The premise of this book is actually quite straightforward: “When you know what motivates a person, you can influence them. When you know what motivates yourself, you can change your own behavior.” Understanding customers begins with understanding mind access points, or MAPS. The authors use a commonplace example: research shows that a waitress who touches a customer as she gives him the bill is more likely to get a larger tip than a waitress who does not touch. Whether consciously or unconsciously, this waitress has uncovered a MAP, and by making use of this MAP, she is more successful.

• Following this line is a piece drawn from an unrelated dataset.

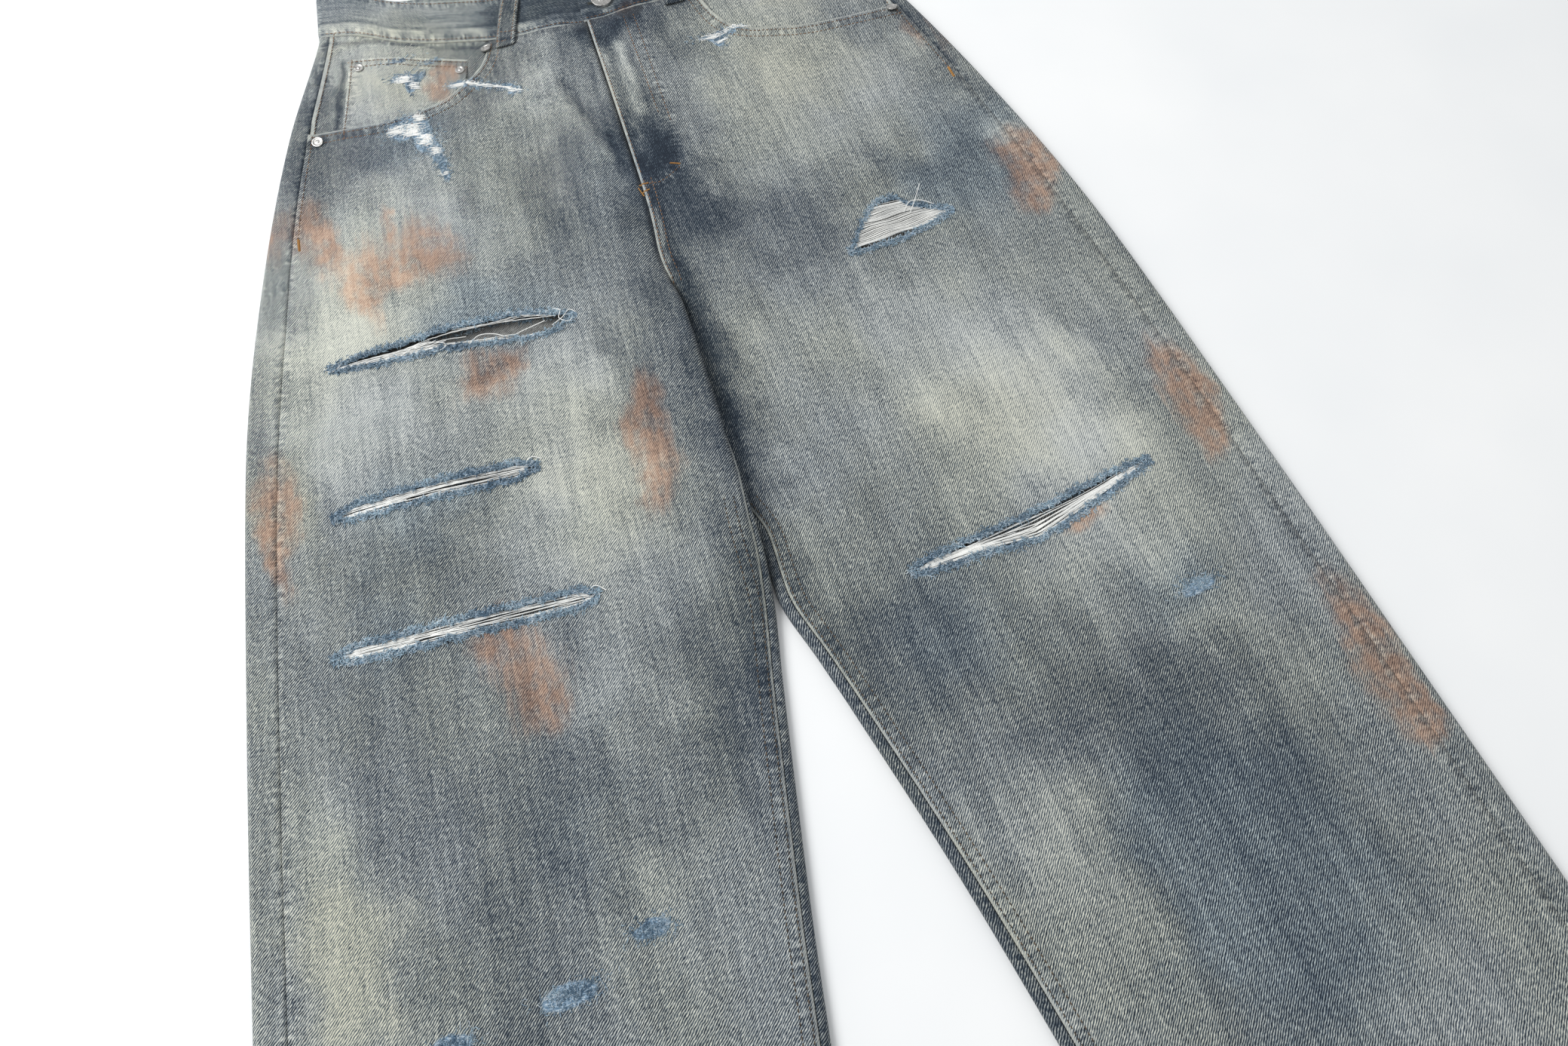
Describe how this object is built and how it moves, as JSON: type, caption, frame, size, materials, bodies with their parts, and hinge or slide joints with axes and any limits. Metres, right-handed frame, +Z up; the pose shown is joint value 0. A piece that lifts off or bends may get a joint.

Thousands of these “stimulus-response experiences” are coded into each person’s brain, and the authors cover the basics of unlocking this potential. Early chapters review meeting the customer, establishing rapport, getting inside information, and mastering body language, all fairly standard utensils in the sales toolbox. Subsequent chapters go to the heart of the authors’ science: tuning in to clients’ most unconscious communication, the ten unconscious laws of persuasion, the secret ingredients of selling and turning fear into power.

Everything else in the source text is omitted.